Алексей Митрофанов – Петровка. Прогулки по старой Москве (страница 6)
А мальчик Боренька Бугаев (будущий писатель Андрей Белый), насмотревшись в Большом на танцоров и танцорок, принялся их пародировать и в результате сохранил способность танцевать странные танцы вплоть до самой смерти.
Один из современников писал о нем: «Оркестр… заиграл фокстрот. Андрей Белый, сидевший за столиком, заставленным пивными кружками, в компании сильно подвыпивших немцев, выскочил на середину залы, подхватив по дороге проходившую мимо женщину, и пустился в пляс. То, что он выделывал на танцевальной площадке, не было ни фокстротом, ни шимми, ни вообще танцем: его белый летний костюм превратился в язык огня, вокруг которой обвивалось платье плясавшей с ним женщины».

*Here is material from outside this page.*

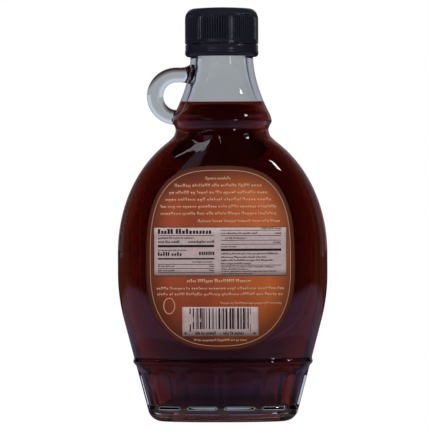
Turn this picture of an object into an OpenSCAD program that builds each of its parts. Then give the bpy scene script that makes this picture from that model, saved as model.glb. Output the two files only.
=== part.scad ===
// Maple syrup jug: an oval glass flask with a small ring handle at the neck, filled with syrup,
// closed by a ribbed screw cap with a tamper band, and labelled on both broad faces.
// +Z is up, +X runs across the broad face, the ring handle is on the -X side, millimetres.

/* [Body] */
// Width of the body at its widest
body_w = 87; // [84:1:90]
// Depth of the body at its thickest
body_d = 44.2; // [43:0.2:48]
// Squareness of the oval plan, where 2 is a plain ellipse
body_squareness = 2.35; // [2.2:0.05:2.6]
// Thickness of the glass wall
wall = 3; // [2.4:0.1:3.2]
// Thickness of the glass under the syrup
floor_t = 5.4; // [4.5:0.1:6]

/* [Foot and flutes] */
// Width across the top of the foot
foot_w = 62.5; // [61:0.2:64]
// Depth across the top of the foot
foot_d = 36.6; // [35:0.2:38]
// Height of the plain foot below the flutes
foot_h = 5; // [4.6:0.1:5.6]
// Radius of the rounded heel
heel_r = 4.4; // [3:0.2:4.6]
// Rise of the hollow under the base
push_up = 1.6; // [1:0.1:2.2]
// Number of arched flutes round the base
flute_count = 12; // [12]
// Depth of a flute
flute_depth = 0.9; // [0.5:0.1:1.1]
// Height of the crest of the flutes' arches
flute_top = 22.6; // [21:0.2:22.6]
// Height of the ridge above the flutes
ridge_z = 24.6; // [24.4:0.1:25]
// How far the ridge stands out
ridge_out = 0.5; // [0.3:0.1:0.7]

/* [Neck] */
// Diameter of the bead at the foot of the neck
bead_d = 41.4; // [41:0.1:42]
// Diameter of the groove under the bead
groove_d = 38.6; // [38:0.1:39]
// Diameter of the neck just under the cap
neck_d = 26; // [25.6:0.2:26.2]
// Diameter of the threaded finish, without its thread
finish_d = 25; // [24.6:0.2:25.2]
// Diameter over the thread
thread_d = 27.4; // [27:0.1:27.6]

/* [Handle] */
// Reach of the ring's centre line sideways from its own middle
ring_reach = 8.85; // [8.4:0.05:9]
// Rise of the ring's centre line above and below its own middle
ring_rise = 8.8; // [8.2:0.1:9]
// Thickness of the ring at its outermost place
ring_t = 6.8; // [6.2:0.1:7]

/* [Cap] */
// Outer diameter of the cap
cap_d = 30.5; // [30.3:0.1:31]
// Height of the cap above its tamper band
cap_h = 15.1; // [14.6:0.1:15.2]
// Number of grip ribs
rib_count = 90; // [72:6:96]
// Height of the tamper band
band_h = 5; // [4.8:0.1:5.4]

/* [Labels] */
// Width of a label, measured flat across
label_w = 61.4; // [58:0.2:62]
// Rise of a label above its widest place
label_up = 41.5; // [38:0.5:42]
// Drop of a label below its widest place
label_down = 34.3; // [32:0.1:36]
// Squareness of the upper half of the labels' oval, where 2 is a plain ellipse
label_top_squareness = 2.95; // [2.4:0.05:3]
// Squareness of the lower half of the labels' oval
label_foot_squareness = 2.45; // [2.2:0.05:3]
// Thickness of a label
label_t = 0.15; // [0.1:0.01:0.2]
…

Впрочем, не все приходили в восторг от танцев Бориса Бугаева. Другой мемуарист рассказывал: «Переезд из мрачного Цоссена в светлый Берлин… Это переселение совпало с апогеем его «безумств», с тем, что его двойное пристрастие к алкоголю и танцу (можно ли, строго говоря, называть танцами его плясовые упражнения?) стало общеизвестным. Он словно бравировал своими «хлыстовскими» радениями, из вечера в вечер посещал второстепенные танцульки, размножившиеся тогда по Берлину как поганки после дождя, и какие-то сомнительные кабачки, привлекавшие его тем, что они были «под рукой»…

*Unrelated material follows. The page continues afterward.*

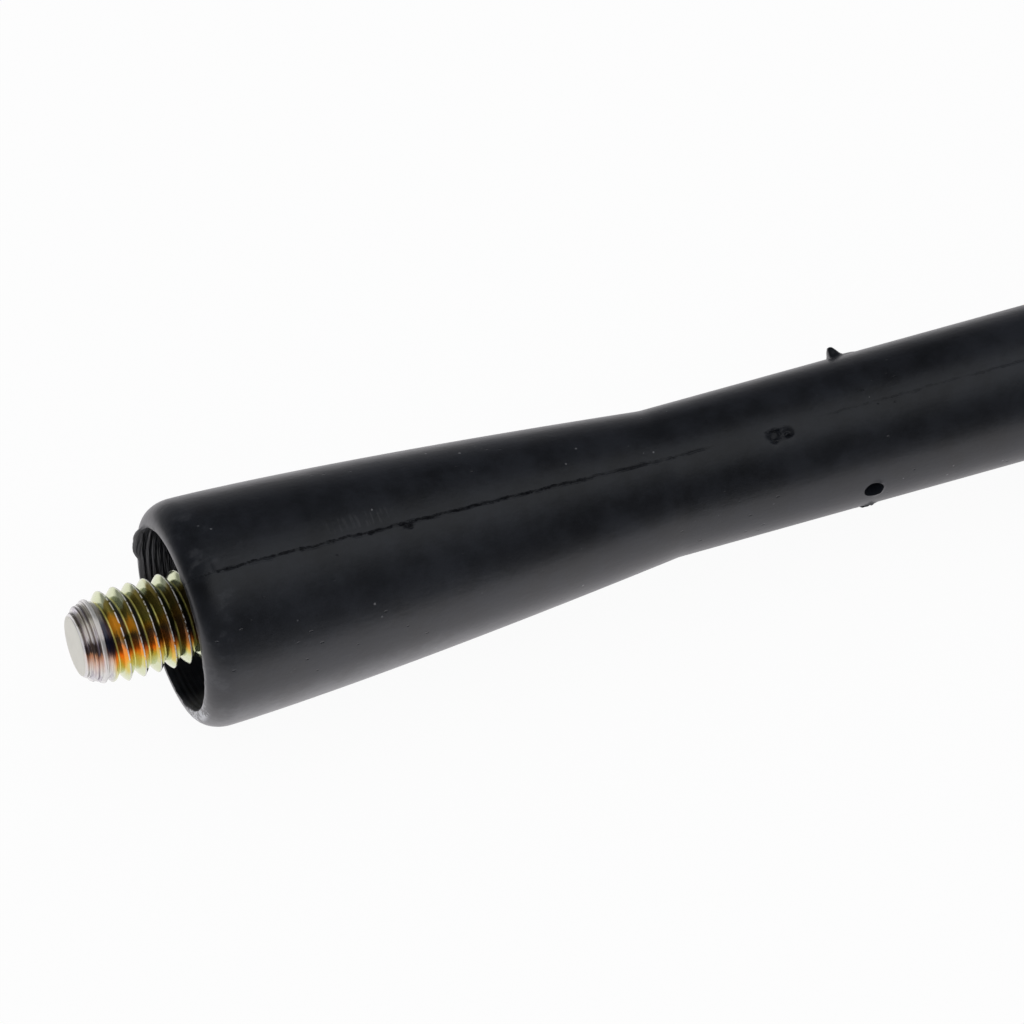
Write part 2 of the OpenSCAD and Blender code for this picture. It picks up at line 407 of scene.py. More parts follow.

Восстанавливая теперь в памяти все эти «безумства», диву даешься, почему такие скандалы как будто никогда не вспыхивали. Ведь Белый приглашал молоденьких девиц, пожилых матрон – собственно, ему было вполне безразлично, кто с ним пляшет, кто его партнерша, – и так как было тогда не принято от приглашения отказываться, он обрекал на некий «танцевальный эксгибиционизм» кого попало. А ведь его танец неизменно принимал какой-то демонический, без малого ритуальный (но отнюдь не эротический) характер, доводивший нередко его партнерш до слез и настолько публику озадачивающий, что его танцы часто превращались в сольные выступления. Остальные пары покорно отходили в сторону, чтобы поглазеть на невиданное зрелище. Но все же «выкрутасы» русского «профессора» (так он титуловался во всех этих злачных местах) были таковы, что в большинстве случаев все эти берлинские мещане среднего достатка чувствовали, что перед ними человек какого-то особенного склада, к которому их мерки неприложимы».

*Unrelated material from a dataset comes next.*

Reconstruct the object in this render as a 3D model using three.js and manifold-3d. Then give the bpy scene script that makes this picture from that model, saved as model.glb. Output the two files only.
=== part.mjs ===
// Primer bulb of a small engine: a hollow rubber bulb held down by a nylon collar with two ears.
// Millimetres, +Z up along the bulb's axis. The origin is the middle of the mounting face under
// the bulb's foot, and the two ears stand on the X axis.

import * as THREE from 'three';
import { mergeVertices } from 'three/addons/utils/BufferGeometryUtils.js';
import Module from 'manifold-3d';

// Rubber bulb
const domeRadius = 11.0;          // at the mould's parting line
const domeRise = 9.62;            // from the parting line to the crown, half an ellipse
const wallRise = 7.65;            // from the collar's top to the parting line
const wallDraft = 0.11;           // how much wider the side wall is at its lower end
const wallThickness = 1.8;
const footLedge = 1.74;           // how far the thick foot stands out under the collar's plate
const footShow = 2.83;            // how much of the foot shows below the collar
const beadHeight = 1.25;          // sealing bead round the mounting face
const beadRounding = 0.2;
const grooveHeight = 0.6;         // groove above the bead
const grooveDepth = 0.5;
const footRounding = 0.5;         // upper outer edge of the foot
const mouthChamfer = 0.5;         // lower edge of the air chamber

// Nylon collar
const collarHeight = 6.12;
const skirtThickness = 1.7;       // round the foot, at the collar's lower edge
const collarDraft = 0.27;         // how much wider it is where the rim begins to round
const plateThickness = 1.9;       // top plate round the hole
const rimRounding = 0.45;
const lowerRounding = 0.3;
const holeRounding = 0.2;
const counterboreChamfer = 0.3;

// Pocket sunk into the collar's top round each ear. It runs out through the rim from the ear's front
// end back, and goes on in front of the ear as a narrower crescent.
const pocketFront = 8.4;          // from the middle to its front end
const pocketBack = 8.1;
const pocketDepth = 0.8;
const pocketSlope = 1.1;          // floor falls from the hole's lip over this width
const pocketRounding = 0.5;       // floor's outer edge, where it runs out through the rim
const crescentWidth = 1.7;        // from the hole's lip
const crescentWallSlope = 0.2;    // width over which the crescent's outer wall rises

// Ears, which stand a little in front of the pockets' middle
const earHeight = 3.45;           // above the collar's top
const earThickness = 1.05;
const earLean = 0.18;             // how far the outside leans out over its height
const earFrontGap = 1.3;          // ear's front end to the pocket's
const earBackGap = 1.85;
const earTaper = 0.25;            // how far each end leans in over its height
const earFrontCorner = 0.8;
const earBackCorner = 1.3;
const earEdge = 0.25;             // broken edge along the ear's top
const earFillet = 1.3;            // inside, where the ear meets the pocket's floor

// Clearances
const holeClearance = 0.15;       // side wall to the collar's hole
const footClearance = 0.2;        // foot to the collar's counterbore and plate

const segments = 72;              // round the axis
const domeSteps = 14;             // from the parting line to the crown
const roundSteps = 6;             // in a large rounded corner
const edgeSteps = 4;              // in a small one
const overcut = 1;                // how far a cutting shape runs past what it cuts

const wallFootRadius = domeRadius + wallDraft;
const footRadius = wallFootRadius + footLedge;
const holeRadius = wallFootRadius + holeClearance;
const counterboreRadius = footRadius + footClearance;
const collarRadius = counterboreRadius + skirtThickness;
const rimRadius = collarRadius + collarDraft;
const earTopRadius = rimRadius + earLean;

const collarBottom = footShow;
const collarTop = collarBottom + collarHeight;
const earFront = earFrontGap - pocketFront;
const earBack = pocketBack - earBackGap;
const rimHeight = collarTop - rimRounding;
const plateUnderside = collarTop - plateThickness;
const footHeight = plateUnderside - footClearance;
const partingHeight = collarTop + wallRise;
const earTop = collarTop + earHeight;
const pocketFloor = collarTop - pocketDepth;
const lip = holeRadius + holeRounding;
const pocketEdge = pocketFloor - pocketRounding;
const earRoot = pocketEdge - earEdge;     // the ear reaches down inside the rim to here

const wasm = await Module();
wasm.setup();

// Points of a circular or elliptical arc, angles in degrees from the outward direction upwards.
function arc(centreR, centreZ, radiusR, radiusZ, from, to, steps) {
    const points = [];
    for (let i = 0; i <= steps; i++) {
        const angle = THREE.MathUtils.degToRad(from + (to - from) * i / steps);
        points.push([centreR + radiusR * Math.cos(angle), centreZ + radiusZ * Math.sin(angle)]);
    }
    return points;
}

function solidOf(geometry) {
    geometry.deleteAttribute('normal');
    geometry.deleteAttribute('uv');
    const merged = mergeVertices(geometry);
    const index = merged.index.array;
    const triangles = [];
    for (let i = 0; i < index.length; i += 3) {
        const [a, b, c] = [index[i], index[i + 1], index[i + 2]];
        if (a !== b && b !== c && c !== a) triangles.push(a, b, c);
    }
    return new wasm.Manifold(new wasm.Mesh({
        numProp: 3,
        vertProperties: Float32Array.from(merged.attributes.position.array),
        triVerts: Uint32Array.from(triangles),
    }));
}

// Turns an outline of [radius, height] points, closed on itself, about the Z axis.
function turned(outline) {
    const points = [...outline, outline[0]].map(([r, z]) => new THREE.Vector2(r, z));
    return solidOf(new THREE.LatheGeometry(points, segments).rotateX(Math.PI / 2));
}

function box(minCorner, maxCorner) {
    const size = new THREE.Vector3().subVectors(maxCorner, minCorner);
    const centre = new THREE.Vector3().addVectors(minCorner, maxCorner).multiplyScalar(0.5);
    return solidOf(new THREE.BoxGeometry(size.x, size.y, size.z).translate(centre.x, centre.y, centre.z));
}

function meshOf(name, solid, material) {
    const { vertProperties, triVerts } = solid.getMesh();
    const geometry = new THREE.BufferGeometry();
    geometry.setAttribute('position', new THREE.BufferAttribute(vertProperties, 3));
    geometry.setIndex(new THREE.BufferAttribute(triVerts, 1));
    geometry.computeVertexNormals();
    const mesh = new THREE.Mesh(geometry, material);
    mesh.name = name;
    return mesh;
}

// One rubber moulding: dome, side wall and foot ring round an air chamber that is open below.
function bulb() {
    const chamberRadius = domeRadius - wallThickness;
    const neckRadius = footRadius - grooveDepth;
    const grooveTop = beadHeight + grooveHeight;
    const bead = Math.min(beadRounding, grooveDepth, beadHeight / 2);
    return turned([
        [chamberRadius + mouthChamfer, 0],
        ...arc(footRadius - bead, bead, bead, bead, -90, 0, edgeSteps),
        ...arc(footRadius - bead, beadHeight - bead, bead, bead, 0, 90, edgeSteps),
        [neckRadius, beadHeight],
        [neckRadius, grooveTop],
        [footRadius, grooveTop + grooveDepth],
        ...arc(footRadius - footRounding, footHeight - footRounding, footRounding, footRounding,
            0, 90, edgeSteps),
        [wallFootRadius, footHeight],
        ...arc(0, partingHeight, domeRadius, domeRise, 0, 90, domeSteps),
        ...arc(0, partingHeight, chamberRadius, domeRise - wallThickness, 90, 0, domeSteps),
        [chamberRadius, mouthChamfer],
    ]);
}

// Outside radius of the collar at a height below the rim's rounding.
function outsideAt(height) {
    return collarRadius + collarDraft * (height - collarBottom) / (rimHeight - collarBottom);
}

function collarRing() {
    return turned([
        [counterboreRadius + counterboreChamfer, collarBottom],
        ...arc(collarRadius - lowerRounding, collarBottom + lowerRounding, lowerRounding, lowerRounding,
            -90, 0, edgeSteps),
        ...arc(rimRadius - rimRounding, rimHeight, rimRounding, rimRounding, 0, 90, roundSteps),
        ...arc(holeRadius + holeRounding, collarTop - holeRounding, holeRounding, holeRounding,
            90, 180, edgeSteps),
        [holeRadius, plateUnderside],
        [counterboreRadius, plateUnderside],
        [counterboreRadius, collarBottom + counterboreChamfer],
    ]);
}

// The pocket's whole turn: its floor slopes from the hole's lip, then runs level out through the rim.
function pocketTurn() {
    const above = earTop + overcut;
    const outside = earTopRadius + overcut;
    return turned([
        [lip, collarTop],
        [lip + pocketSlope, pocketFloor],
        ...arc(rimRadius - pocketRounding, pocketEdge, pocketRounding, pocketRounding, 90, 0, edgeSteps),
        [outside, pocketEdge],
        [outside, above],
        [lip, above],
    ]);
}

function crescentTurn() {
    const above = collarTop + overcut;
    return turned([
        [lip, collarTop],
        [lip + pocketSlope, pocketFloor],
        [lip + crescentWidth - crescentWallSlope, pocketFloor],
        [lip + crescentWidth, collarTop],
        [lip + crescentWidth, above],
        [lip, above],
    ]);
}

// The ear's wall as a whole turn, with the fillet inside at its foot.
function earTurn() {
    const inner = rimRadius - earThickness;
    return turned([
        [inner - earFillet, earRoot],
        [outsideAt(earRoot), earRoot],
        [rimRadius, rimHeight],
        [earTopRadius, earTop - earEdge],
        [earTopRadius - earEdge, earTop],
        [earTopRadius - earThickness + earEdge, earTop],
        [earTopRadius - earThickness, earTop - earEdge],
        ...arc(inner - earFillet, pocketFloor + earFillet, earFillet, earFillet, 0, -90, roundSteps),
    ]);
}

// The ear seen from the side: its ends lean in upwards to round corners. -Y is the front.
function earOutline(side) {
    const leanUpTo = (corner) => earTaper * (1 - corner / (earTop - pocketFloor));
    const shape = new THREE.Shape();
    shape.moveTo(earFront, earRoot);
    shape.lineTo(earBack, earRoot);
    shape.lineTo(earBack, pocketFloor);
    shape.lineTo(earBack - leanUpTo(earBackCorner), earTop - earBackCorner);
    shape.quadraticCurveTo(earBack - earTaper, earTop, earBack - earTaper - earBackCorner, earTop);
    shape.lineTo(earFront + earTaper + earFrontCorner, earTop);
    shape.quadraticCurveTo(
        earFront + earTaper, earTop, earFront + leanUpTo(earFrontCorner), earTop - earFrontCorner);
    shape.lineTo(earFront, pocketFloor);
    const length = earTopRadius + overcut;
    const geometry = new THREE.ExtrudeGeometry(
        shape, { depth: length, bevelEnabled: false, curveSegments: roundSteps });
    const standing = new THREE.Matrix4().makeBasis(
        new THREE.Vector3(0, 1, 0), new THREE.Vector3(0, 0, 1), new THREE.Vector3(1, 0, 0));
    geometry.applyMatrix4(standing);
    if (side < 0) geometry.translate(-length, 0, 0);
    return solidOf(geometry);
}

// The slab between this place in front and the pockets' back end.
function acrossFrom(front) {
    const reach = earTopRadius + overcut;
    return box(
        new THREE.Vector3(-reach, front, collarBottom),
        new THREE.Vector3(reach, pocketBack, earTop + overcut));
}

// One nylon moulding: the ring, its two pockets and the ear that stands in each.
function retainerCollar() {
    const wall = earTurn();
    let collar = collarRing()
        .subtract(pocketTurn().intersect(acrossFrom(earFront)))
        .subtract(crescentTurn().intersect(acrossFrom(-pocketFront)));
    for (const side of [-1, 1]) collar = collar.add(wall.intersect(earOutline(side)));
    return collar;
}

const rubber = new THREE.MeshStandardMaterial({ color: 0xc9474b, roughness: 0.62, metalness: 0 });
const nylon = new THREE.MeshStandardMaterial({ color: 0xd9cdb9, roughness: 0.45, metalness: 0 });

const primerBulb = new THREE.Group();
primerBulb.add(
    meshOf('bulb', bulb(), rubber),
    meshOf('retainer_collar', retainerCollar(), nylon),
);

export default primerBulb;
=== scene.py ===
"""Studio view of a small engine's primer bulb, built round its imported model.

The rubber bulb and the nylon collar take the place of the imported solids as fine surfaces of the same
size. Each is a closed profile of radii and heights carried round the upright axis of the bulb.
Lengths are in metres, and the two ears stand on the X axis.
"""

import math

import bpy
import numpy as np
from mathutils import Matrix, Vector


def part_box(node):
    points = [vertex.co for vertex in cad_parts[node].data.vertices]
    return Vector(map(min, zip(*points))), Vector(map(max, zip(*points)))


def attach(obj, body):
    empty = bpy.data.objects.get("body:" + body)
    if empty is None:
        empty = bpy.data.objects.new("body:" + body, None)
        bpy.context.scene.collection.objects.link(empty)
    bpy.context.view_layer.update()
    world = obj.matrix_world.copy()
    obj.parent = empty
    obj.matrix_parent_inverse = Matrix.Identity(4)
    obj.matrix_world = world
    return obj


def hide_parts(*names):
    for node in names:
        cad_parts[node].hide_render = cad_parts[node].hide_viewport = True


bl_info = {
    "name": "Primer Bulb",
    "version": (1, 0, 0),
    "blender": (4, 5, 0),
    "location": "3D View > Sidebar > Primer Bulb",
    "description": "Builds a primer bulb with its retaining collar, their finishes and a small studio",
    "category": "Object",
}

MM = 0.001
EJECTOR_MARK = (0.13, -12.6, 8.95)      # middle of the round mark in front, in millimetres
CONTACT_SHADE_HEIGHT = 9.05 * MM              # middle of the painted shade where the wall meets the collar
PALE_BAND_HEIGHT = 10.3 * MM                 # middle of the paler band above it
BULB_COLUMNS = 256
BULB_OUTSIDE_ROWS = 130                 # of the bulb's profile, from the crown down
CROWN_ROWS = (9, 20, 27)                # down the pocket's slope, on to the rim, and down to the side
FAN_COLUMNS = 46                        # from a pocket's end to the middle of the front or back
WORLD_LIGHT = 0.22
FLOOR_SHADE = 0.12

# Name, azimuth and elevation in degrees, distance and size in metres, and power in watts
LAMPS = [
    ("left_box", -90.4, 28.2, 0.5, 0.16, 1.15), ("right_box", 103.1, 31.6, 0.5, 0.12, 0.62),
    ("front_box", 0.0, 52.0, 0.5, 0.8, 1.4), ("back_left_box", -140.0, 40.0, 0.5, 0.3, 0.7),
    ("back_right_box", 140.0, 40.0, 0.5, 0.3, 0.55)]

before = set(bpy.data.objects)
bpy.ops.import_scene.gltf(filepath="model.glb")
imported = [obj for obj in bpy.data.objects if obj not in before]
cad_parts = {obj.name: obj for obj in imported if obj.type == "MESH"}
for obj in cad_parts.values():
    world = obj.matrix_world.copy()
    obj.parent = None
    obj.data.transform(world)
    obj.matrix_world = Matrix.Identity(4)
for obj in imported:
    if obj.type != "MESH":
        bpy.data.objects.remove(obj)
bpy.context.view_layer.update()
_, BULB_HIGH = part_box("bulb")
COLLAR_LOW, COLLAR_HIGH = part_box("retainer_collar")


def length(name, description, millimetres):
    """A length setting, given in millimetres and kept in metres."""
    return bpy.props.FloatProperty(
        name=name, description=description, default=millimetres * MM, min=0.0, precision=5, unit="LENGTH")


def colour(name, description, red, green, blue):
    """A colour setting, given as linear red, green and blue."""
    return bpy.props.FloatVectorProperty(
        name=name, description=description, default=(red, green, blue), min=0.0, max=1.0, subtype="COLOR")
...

Сам же Борис Николаевич к своим похождениям относился спокойно:
Словом, польза от театра на Петровке была самая разнообразная и неожиданная.
* * *
Конечно же, невероятно притягателен (тогда да и сейчас) Большой театр для светских львов и львиц. Московское «общество» жило жизнью театра, как будто своей. Не посещать премьеры, бенефисы, да и просто так, время от времени, не демонстрировать себя в Большом театре слыло дурным тоном и совершенно не способствовало популярности.
Вот, например, отчет Дон-Аминадо, знаменитого поэта: «Московский зимний сезон был в полном разгаре.
В Большом Театре шла «Майская ночь» Римского-Корсакова.
«Рогнеда» и «Вражья сила» Серова.
Не сходил со сцены «Князь Игорь».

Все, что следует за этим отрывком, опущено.